Jorge Costa, deputado do Bloco, recordou as palavras ditas no Parlamento pelo Governo PSD/CDS que aprovou o regime que muitos apontam como constituindo a principal “renda excessiva” paga à EDP pelos consumidores de eletricidade.
“O Governo dizia em 2004 — pela voz do então secretário de Estado da Energia, Manuel Lancastre — que não íamos pagar mais com os CMEC do que os pagamentos com o CAE (o regime anterior). E quem fez as contas foi a entidade reguladora, a ERSE, que diz que foram cobrados a mais 510 milhões de euros. É o valor que falta ajustar e esse não é um encargo da comissão parlamentar de inquérito. É muito importante que essas contas tenham efeito nas tarifas de 2019. É um excedente ilegítimo à luz da lei que tem de ser devolvido”.
A questão já tinha sido colocada pela coordenadora do Bloco de Esquerda, Catarina Martins, ao primeiro-ministro, António Costa, no último debate quinzenal, mas o partido não deixa cair o tema e voltou a fazer a pergunta esta terça-feira no Parlamento.
Na mesma linha, também Bruno Dias do PCP, um dos partidos que chamou o secretário de Estado à comissão de economia a obras públicas, para esclarecer a legalidade dos CMEC, pediu consequências nos preços da eletricidade. “Estamos a constatar a ilegitimidade do sobrecusto pago pelos consumidores desde 2005. E isso tem de se traduzir em euros que as pessoas têm a haver. Implica não apenas uma redução dos custos e dos preços, mas também uma compensação”, disse o Bruno Dias.
Seguro Sanches começou por elencar as várias medidas já decididas pelo Governo para reduzir os encargos incluídos no sistema elétrico, destacando em particular a diminuição em 60% dos valores a pagar à EDP até ao fim dos contratos CMEC. O secretário de Estado da Energia reconheceu que os consumidores ainda não estavam a sentir muito os efeitos da redução dos custos nos CMEC, mas remeteu a responsabilidade para uma decisão do anterior Executivo
“Em 2018 estamos a pagar os ajustamentos dos CMEC devidos em 2014. Só a partir de agora vamos sentir isto de forma mais eficaz. Estamos no bom caminho, no caminho certo.”
Confrontado com os argumentos dos que pedem a devolução nos preços da eletricidade, dos ganhos passados da EDP com a mudança do regime dos CAE para os CMEC, Seguro Sanches respondeu:
“Sujeito-me à lei e ao quadro legal. Um membro do Governo deve estar sujeito à lei. Será que a lei foi bem aplicada? Se chegarmos à conclusão de que houve aspetos inovatórios, temos um caminho”.

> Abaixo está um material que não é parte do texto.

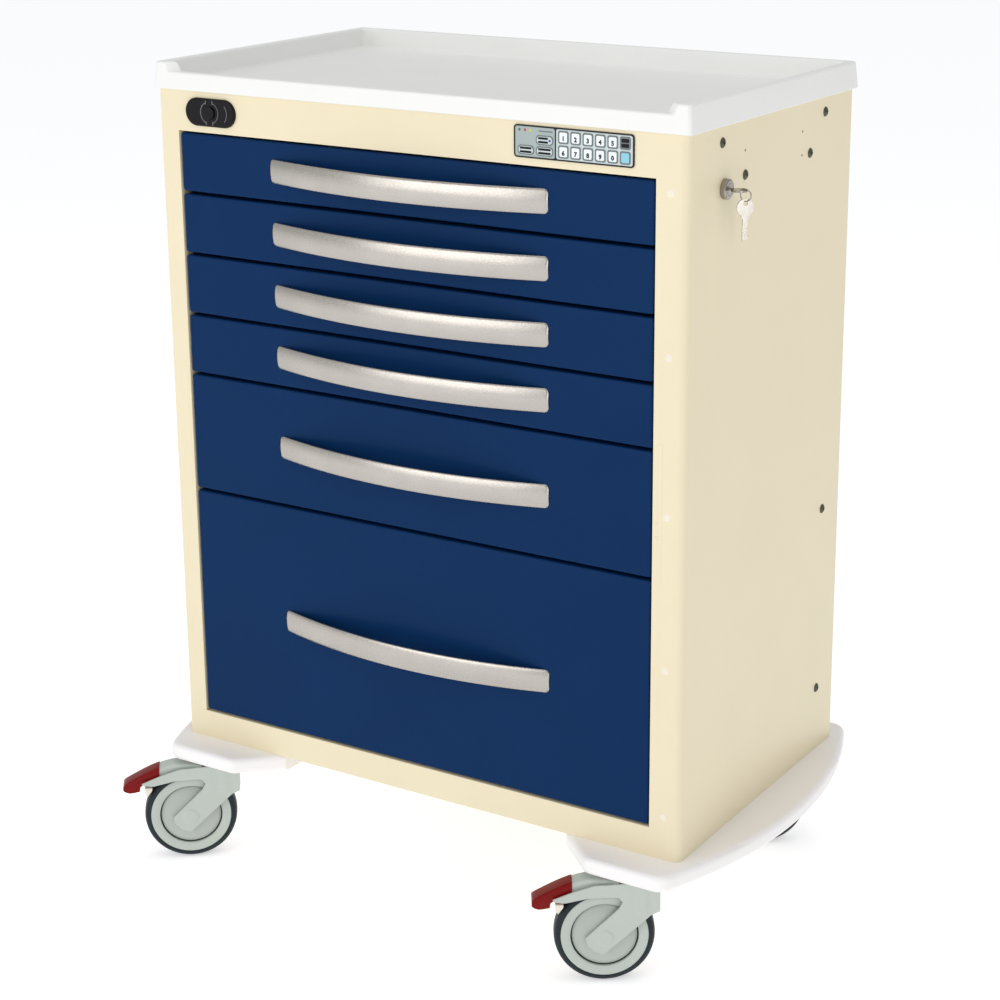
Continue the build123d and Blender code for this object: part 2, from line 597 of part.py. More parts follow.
def caster_pedal():
    """The brake pedal between the guard arms, bored for its pivot pin, with a turned-down toe."""
    px, pz = PEDAL_PIVOT
    outline = [(27.0, 129.0), (45.0, 132.0), (65.0, 132.6), (84.0, 128.0), (110.0, 116.5), (127.0, 108.0),
               (130.0, 104.0), (128.0, 98.5), (121.5, 95.0), (108.5, 97.0), (108.0, 106.5), (84.0, 120.0),
               (65.0, 125.3), (45.0, 124.8), (34.0, 121.2), (28.5, 121.2)]
    pedal = side_profile(outline, -PEDAL_HALF_W, PEDAL_HALF_W)
    return pedal - rod_y(PEDAL_PIN_R + 0.1, -30, 30, px, pz)


# ---------------------------------------------------------------- build every node
def build_cabinet():
    save("side_panel_left", side_panel(-1, OPENING_X0))
    save("side_panel_right", side_panel(1, OPENING_X1))
    save("back_panel", back_panel())
    save("top_frame", top_frame())
    save("base_pan", base_pan())
    save("worktop_tray", worktop_tray())
    save("bumper_left", bumper(-1))
    save("bumper_right", bumper(1))
    save("caster_stems", *[caster_stem(*sign) for sign in CASTER_SIGN.values()])
    rails = [outer_rail(side, low) for low, _ in drawer_levels() for side in (-1, 1)]
    save("slide_rails", *[solid for rail in rails for solid in rail])
    save("panel_screws", *panel_screws())
    save("hole_plugs", *hole_plugs())
    save("keypad_housing", keypad_housing())
    save("keypad_keys", *keypad_keys())
    save("lock_escutcheon", lock_escutcheon())
    save("latch_button", latch_button())
    save("lock_barrel", lock_barrel())
    save("lock_key", lock_key(), key_ring())
    save("spare_key", spare_key())
    save("lock_bar", *lock_bar())


def build_drawers():
    for number, (low, high) in enumerate(drawer_levels(), 1):
        save(f"drawer_{number}_box", *drawer_box(low, high))
        save(f"drawer_{number}_front", drawer_front(low, high))
        save(f"drawer_{number}_handle", drawer_handle(low, high))
        save(f"drawer_{number}_slides", slide_member(-1, low), slide_member(1, low))


def build_casters():
    for name in CASTER_SIGN:
        save(f"caster_{name}_fork", *place_caster(name, *caster_fork()))
        save(f"caster_{name}_wheel", *place_caster(name, caster_wheel()))
        save(f"caster_{name}_tyre", *place_caster(name, caster_tyre()))
        save(f"caster_{name}_pedal", *place_caster(name, caster_pedal()))


os.makedirs("parts", exist_ok=True)
build_cabinet()
build_drawers()
build_casters()
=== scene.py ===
import json
import math

import bmesh
import bpy
from mathutils import Matrix, Vector


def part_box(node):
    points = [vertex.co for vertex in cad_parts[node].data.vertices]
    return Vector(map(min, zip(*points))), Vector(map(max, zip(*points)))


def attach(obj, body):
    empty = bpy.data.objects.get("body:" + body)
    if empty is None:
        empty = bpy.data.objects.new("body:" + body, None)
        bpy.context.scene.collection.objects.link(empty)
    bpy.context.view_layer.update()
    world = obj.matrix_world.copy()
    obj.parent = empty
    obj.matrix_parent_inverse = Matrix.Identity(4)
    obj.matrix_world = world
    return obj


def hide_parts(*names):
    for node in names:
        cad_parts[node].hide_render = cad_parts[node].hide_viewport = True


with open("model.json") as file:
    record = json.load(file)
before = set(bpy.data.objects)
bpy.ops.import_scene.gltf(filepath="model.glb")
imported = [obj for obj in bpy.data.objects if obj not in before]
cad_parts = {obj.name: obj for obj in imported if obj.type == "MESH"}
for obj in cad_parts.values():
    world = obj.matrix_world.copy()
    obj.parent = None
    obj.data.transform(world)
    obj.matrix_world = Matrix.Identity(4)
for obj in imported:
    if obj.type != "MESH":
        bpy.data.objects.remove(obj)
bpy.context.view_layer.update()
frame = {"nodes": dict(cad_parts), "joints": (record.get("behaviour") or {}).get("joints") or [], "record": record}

MM = 0.001
NODES = frame["nodes"]
JOINTS = {joint["name"]: joint for joint in frame["joints"]}
BODIES = frame["record"]["behaviour"]["bodies"]
BODY_OF = {node: body for body, nodes in BODIES.items() for node in nodes}
DRAWERS = range(1, 7)
CASTERS = ("front_left", "front_right", "rear_left", "rear_right")
# Faces that meet below this angle, in degrees, are shaded as one on casters and screws.
SHARP_ANGLE = 38.0


# ---------------------------------------------------------------- materials
def srgb(red, green, blue):
    """A linear colour from display values of 0 to 255."""
    def linear(value):
        value /= 255
        return value / 12.92 if value <= 0.04045 else ((value + 0.055) / 1.055) ** 2.4
    return (linear(red), linear(green), linear(blue))


def shade(colour, factor):
    """An opaque colour, scaled."""
    return (*[min(1.0, channel * factor) for channel in colour], 1.0)


def surface(name, colour, roughness, metallic=0.0, mottle=0.03, mottle_scale=9.0, rough_spread=0.04,
            grain_scale=900.0, grain_depth=0.02, stretch=(1, 1, 1), coat=0.0, specular=0.5):
    """A procedural finish: mottled colour, uneven roughness and a fine grain in the normal."""
    material = bpy.data.materials.new(name)
    material.use_nodes = True
    tree = material.node_tree
    shader = tree.nodes["Principled BSDF"]
    shader.inputs["Metallic"].default_value = metallic
    shader.inputs["Coat Weight"].default_value = coat
    shader.inputs["Coat Roughness"].default_value = 0.15
    shader.inputs["Specular IOR Level"].default_value = specular
    place = tree.nodes.new("ShaderNodeTexCoord")
    mapping = tree.nodes.new("ShaderNodeMapping")
    mapping.inputs["Scale"].default_value = stretch
    tree.links.new(place.outputs["Object"], mapping.inputs["Vector"])
    cloud = tree.nodes.new("ShaderNodeTexNoise")
    cloud.inputs["Scale"].default_value = mottle_scale
    cloud.inputs["Detail"].default_value = 4.0
    tree.links.new(place.outputs["Object"], cloud.inputs["Vector"])
    ramp = tree.nodes.new("ShaderNodeValToRGB")
    ramp.color_ramp.elements[0].position = 0.3
    ramp.color_ramp.elements[1].position = 0.7
    ramp.color_ramp.elements[0].color = shade(colour, 1 - mottle)
    ramp.color_ramp.elements[1].color = shade(colour, 1 + mottle)
    tree.links.new(cloud.outputs["Fac"], ramp.inputs["Fac"])
    tree.links.new(ramp.outputs["Color"], shader.inputs["Base Color"])
    grain = tree.nodes.new("ShaderNodeTexNoise")
    grain.inputs["Scale"].default_value = grain_scale
    grain.inputs["Detail"].default_value = 2.0
    tree.links.new(mapping.outputs["Vector"], grain.inputs["Vector"])
    spread = tree.nodes.new("ShaderNodeMapRange")
    spread.inputs["To Min"].default_value = max(0.02, roughness - rough_spread)
    spread.inputs["To Max"].default_value = roughness + rough_spread
    tree.links.new(grain.outputs["Fac"], spread.inputs["Value"])
    tree.links.new(spread.outputs["Result"], shader.inputs["Roughness"])
    bump = tree.nodes.new("ShaderNodeBump")
    bump.inputs["Strength"].default_value = 1.0
    bump.inputs["Distance"].default_value = grain_depth * MM
    tree.links.new(grain.outputs["Fac"], bump.inputs["Height"])
    tree.links.new(bump.outputs["Normal"], shader.inputs["Normal"])
    return material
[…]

O secretário de Estado da Energia admite que essa compensação possa vir a ser exigida à elétrica, tal como aconteceu no ano passado com outras decisões políticas consideradas nulas, como a transferência de uma parte dos custos com contribuição sobre a energia para os consumidores. No entanto, remete os cálculos para os serviços, a quem foi pedido que fizessem as contas ao ganho financeiro que a EDP terá tido com eventuais inovações introduzidas no regime dos CMEC — nomeadamente pelo Governo de Sócrates — face à lei aprovada pelo Executivo PSD/CDS em 2004. O que não é a mesma coisa que a conta feita pela ERSE. O pagamento adicional de 510 milhões de euros resulta, segundo o regulador, da passagem do regime dos CAE (contratos de aquisição de energia) para os CMEC.

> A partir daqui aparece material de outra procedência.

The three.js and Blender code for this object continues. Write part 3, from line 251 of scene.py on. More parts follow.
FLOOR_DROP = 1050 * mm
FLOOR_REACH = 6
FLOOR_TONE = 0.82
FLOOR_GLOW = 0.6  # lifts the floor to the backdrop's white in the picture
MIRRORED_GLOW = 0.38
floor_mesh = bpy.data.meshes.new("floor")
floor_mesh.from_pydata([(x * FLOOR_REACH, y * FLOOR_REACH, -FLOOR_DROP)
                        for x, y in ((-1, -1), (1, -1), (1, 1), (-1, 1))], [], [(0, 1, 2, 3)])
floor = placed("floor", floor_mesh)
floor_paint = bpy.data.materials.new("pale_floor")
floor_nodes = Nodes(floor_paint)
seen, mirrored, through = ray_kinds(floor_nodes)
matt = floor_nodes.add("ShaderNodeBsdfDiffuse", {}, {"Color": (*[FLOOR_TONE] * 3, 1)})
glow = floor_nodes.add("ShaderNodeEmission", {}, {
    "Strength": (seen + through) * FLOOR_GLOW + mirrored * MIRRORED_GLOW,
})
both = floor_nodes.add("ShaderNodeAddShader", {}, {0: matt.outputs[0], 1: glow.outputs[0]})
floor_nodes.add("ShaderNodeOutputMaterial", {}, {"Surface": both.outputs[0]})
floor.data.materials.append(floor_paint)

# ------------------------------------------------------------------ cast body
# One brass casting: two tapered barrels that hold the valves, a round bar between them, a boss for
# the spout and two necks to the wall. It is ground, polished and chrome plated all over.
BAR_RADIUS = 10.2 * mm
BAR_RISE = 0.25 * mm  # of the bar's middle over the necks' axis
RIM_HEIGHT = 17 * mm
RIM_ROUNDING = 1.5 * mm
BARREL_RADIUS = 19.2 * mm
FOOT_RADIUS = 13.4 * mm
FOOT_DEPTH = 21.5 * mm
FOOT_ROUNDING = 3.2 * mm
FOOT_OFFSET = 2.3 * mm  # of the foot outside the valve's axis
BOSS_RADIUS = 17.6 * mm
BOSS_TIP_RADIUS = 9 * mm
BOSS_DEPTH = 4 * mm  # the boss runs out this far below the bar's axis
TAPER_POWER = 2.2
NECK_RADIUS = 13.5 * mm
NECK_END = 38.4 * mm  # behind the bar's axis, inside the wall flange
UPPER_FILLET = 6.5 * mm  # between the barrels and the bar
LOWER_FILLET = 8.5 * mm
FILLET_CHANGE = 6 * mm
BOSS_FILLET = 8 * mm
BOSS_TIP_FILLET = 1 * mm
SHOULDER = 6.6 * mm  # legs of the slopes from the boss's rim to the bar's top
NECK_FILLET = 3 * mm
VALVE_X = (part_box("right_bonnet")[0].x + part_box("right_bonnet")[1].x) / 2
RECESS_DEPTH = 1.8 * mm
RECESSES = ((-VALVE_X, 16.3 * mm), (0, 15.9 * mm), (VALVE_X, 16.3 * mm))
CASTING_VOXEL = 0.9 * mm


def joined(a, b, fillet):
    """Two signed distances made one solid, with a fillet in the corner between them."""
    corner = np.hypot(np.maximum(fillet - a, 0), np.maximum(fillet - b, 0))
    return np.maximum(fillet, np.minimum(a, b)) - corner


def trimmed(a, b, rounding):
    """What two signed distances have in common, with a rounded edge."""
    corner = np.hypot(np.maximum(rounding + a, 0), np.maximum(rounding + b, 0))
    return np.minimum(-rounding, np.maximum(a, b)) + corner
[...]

O Governo só atuará depois dos serviços, o regulador e Direção Geral de Energia e Geologia, apresentarem os montantes. Seguro Sanches defendeu que os pareceres emitidos pela PGR a pedido do Governo são um “instrumento vinculativo para a administração pública” que é preciso concretizar. Mas também defende a necessidade de tomar decisões “inatacáveis” do ponto de vista jurídico. “Podemos mudar a lei? Podemos não pagar o que está previsto no quadro da lei, mas pagaríamos em indemnizações em tribunal”, afirmou.
Sem se comprometer com valores ou com prazos — que seja o mais rápido possível — Seguro Sanches deixou a garantia.
“Se chegarmos à conclusão de que houve aspetos inovatórios, temos um caminho. Se no apuramento de verbas, houver valores indevidamente cobrados. Constanto-se irregularidade das situações, esse valor foi devolvido e recuperado pelos consumidores, como aconteceu na CESE. Não há dúvidas sobre isso”.
O secretário de Estado admite que há mais trabalho a fazer, mas sublinhou que o país está no bom caminho, dando como exemplo a redução das tarifas da eletricidade em 2018, pela primeira vez em vários anos.